Il ne faut admettre qu’avec une grande réserve cette dernière supposition, bien que M. Droz soit venu l’appuyer dans son Histoire du règne de Louis XVI par un témoignage qui serait très frappant, s’il n’était anonyme. Il est bon toutefois de remarquer en passant que M. de Lafayette admet que la conspiration de Favras pourrait avoir caché d’autres projets que ceux qui ont motivé son arrestation. Dans tous les cas, le commandant-général croyait le comte de Provence coupable, et peut-être n’en était-il pas très fâché. Outre la déclaration que nous avons citée, il semble avoir fait à un Américain de ses amis, le lendemain de l’arrestation de Favras, une confidence fort grave que l’on s’étonne de ne point trouver dans ses mémoires. Voici ce que Gouverneur Morris raconte dans son mémorial écrit jour par jour : « 27 décembre… Après dîner, Lafayette nous conduit, Short et moi, dans son cabinet.
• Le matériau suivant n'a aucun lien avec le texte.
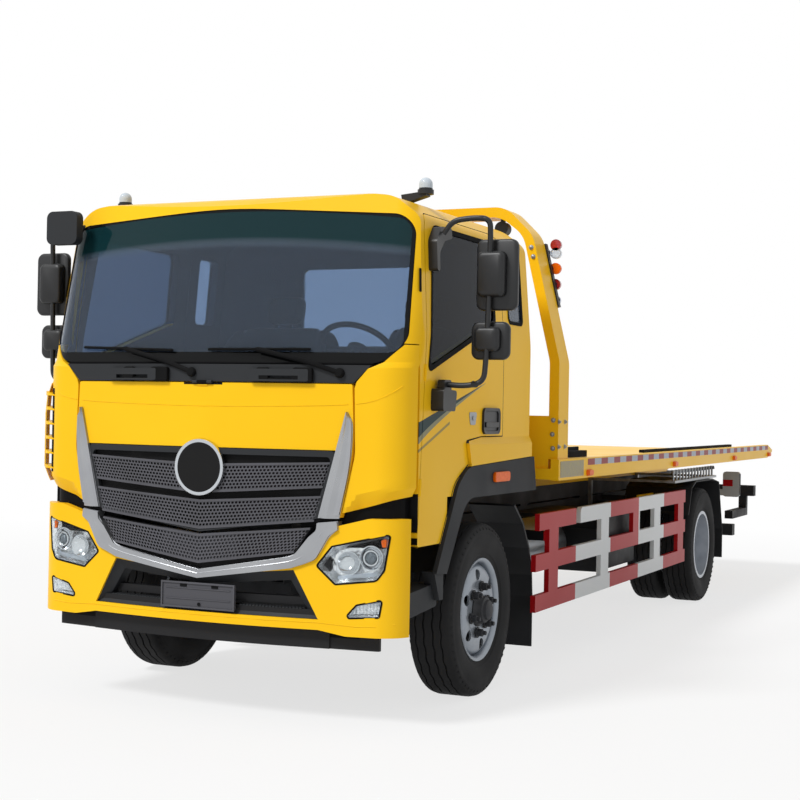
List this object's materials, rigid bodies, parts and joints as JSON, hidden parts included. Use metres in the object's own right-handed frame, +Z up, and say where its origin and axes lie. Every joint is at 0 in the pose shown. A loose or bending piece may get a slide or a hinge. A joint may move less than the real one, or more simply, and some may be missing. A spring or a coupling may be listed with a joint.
{
  "type": "tow truck",
  "caption": "Cab-over flatbed recovery truck with a sliding, tilting bed, winch, hoop headboard, wheel lift and twin rear wheels.",
  "frame": {"origin": "on the ground under the middle of the truck's length and width", "axes": "+Y to the rear, so the cab faces -Y; +X to the truck's left side; +Z up"},
  "size_m": [3.15, 9.496, 2.988],
  "materials": {
    "yellow_paint": "gloss",
    "red_paint": "satin",
    "chassis_black": "satin",
    "steel_grey": "satin",
    "dark_plastic": "matte",
    "grille_grey": "satin",
    "silver_plastic": "gloss",
    "tyre_rubber": "matte",
    "wheel_silver": "satin",
    "clear_glass": "clear",
    "lamp_lens": "clear",
    "cast_metal": "rough",
    "tank_metal": "brushed",
    "chrome_rod": "polished",
    "seat_fabric": "woven",
    "rope_steel": "brushed"
  },
  "bodies": {
    "truck": {"chassis_frame": "chassis_black", "engine": "cast_metal", "driveline": "chassis_black", "front_axle": "chassis_black", "rear_axle": "chassis_black", "fuel_tank": "tank_metal", "side_boxes": "chassis_black", "side_guards": "red_paint", "mudguards": "dark_plastic", "bumper": "yellow_paint", "bumper_trim": "silver_plastic", "lower_grille": "grille_grey", "front_lamps": "lamp_lens", "fenders": "dark_plastic", "cab_shell": "yellow_paint", "cab_glass": "clear_glass", "corner_panels": "yellow_paint", "cowl": "dark_plastic", "dashboard": "dark_plastic", "seats": "seat_fabric", "beacons": "lamp_lens", "rear_lamps": "steel_grey", "lever_bank": "steel_grey"},
    "knuckle_left": {"knuckle_left": "cast_metal"},
    "knuckle_right": {"knuckle_right": "cast_metal"},
    "wheel_front_left": {"tyre_front_left": "tyre_rubber", "rim_front_left": "wheel_silver"},
    "wheel_front_right": {"tyre_front_right": "tyre_rubber", "rim_front_right": "wheel_silver"},
    "wheels_rear_left": {"tyres_rear_left": "tyre_rubber", "rims_rear_left": "wheel_silver"},
    "wheels_rear_right": {"tyres_rear_right": "tyre_rubber", "rims_rear_right": "wheel_silver"},
    "door_left": {"door_left": "yellow_paint", "door_glass_left": "clear_glass", "mirrors_left": "dark_plastic"},
    "door_right": {"door_right": "yellow_paint", "door_glass_right": "clear_glass", "mirrors_right": "dark_plastic"},
    "front_flap": {"front_panel": "yellow_paint", "grille": "grille_grey", "grille_blades": "silver_plastic"},
    "tilt_frame": {"tilt_frame": "chassis_black"},
    "tilt_barrels": {"tilt_barrels": "chassis_black"},
    "tilt_rods": {"tilt_rods": "chrome_rod"},
    "bed": {"bed_deck": "yellow_paint", "headboard": "yellow_paint", "bed_lamps": "lamp_lens", "winch_frame": "chassis_black"},
    "winch_drum": {"winch_drum": "rope_steel"},
    "lift_boom": {"lift_boom": "chassis_black"},
    "lift_crossbar": {"lift_crossbar": "chassis_black"}
  },
  "joints": [
    {"name": "steer_left", "type": "hinge", "parent": "truck", "child": "knuckle_left", "pos_m": [0.8, -3.42, 0.505], "axis": [0, 0, 1], "range_deg": [-35, 35]},
    {"name": "steer_right", "type": "hinge", "parent": "truck", "child": "knuckle_right", "pos_m": [-0.8, -3.42, 0.505], "axis": [0, 0, 1], "range_deg": [-35, 35]},
    {"name": "wheel_front_left", "type": "hinge", "parent": "knuckle_left", "child": "wheel_front_left", "pos_m": [0.985, -3.42, 0.505], "axis": [1, 0, 0], "continuous": true},
    {"name": "wheel_front_right", "type": "hinge", "parent": "knuckle_right", "child": "wheel_front_right", "pos_m": [-0.985, -3.42, 0.505], "axis": [1, 0, 0], "continuous": true},
    {"name": "wheels_rear_left", "type": "hinge", "parent": "truck", "child": "wheels_rear_left", "pos_m": [0.918, 1.78, 0.505], "axis": [1, 0, 0], "continuous": true},
    {"name": "wheels_rear_right", "type": "hinge", "parent": "truck", "child": "wheels_rear_right", "pos_m": [-0.918, 1.78, 0.505], "axis": [1, 0, 0], "continuous": true},
    {"name": "door_left", "type": "hinge", "parent": "truck", "child": "door_left", "pos_m": [1.147, -4.458, 0.945], "axis": [0, -0.0737, -0.9973], "range_deg": [0, 70]},
    {"name": "door_right", "type": "hinge", "parent": "truck", "child": "door_right", "pos_m": [-1.147, -4.458, 0.945], "axis": [0, 0.0737, 0.9973], "range_deg": [0, 70]},
    {"name": "front_flap", "type": "hinge", "parent": "truck", "child": "front_flap", "pos_m": [0, -4.73675, 1.788], "axis": [-1, 0, 0], "range_deg": [0, 60]},
    {"name": "bed_tilt", "type": "hinge", "parent": "truck", "child": "tilt_frame", "pos_m": [0, 3.58, 0.9], "axis": [-1, 0, 0], "range_deg": [0, 15]},
    {"name": "bed_slide", "type": "slide", "parent": "tilt_frame", "child": "bed", "axis": [0, 1, 0], "range_m": [0, 3.7]},
    {"name": "tilt_barrels", "type": "hinge", "parent": "truck", "child": "tilt_barrels", "pos_m": [0, 1.68, 0.78], "axis": [1, 0, 0], "range_deg": [0, 8]},
    {"name": "tilt_rods", "type": "slide", "parent": "tilt_barrels", "child": "tilt_rods", "axis": [0, 0.979, 0.204], "range_m": [0, 0.11]},
    {"name": "winch_drum", "type": "hinge", "parent": "bed", "child": "winch_drum", "pos_m": [0, -1.92, 1.49], "axis": [1, 0, 0], "continuous": true},
    {"name": "lift_hinge", "type": "hinge", "parent": "tilt_frame", "child": "lift_boom", "pos_m": [0, 3.71, 0.85], "axis": [1, 0, 0], "range_deg": [-25, 0]},
    {"name": "lift_extend", "type": "slide", "parent": "lift_boom", "child": "lift_crossbar", "axis": [0, 1, 0], "range_m": [0, 0.38]}
  ],
  "couplings": [
    {"joint": "steer_right", "follows": "steer_left", "ratio": 1},
    {"joint": "tilt_barrels", "follows": "bed_tilt", "ratio": 0.4791},
    {"joint": "tilt_rods", "follows": "bed_tilt", "m_per_rad": 0.3727}
  ]
}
Là, il nous dit que depuis long-temps il avait connaissance d’un complot ; qu’il l’a suivi à la trace, qu’il a enfin arrêté M. de Favras, qu’on a trouvé sur lui une lettre de Monsieur, laquelle semblait prouver que Monsieur n’y était que trop impliqué ; qu’il s’était rendu,

  1. Mémoires du général Lafayette, tome II, p. 392.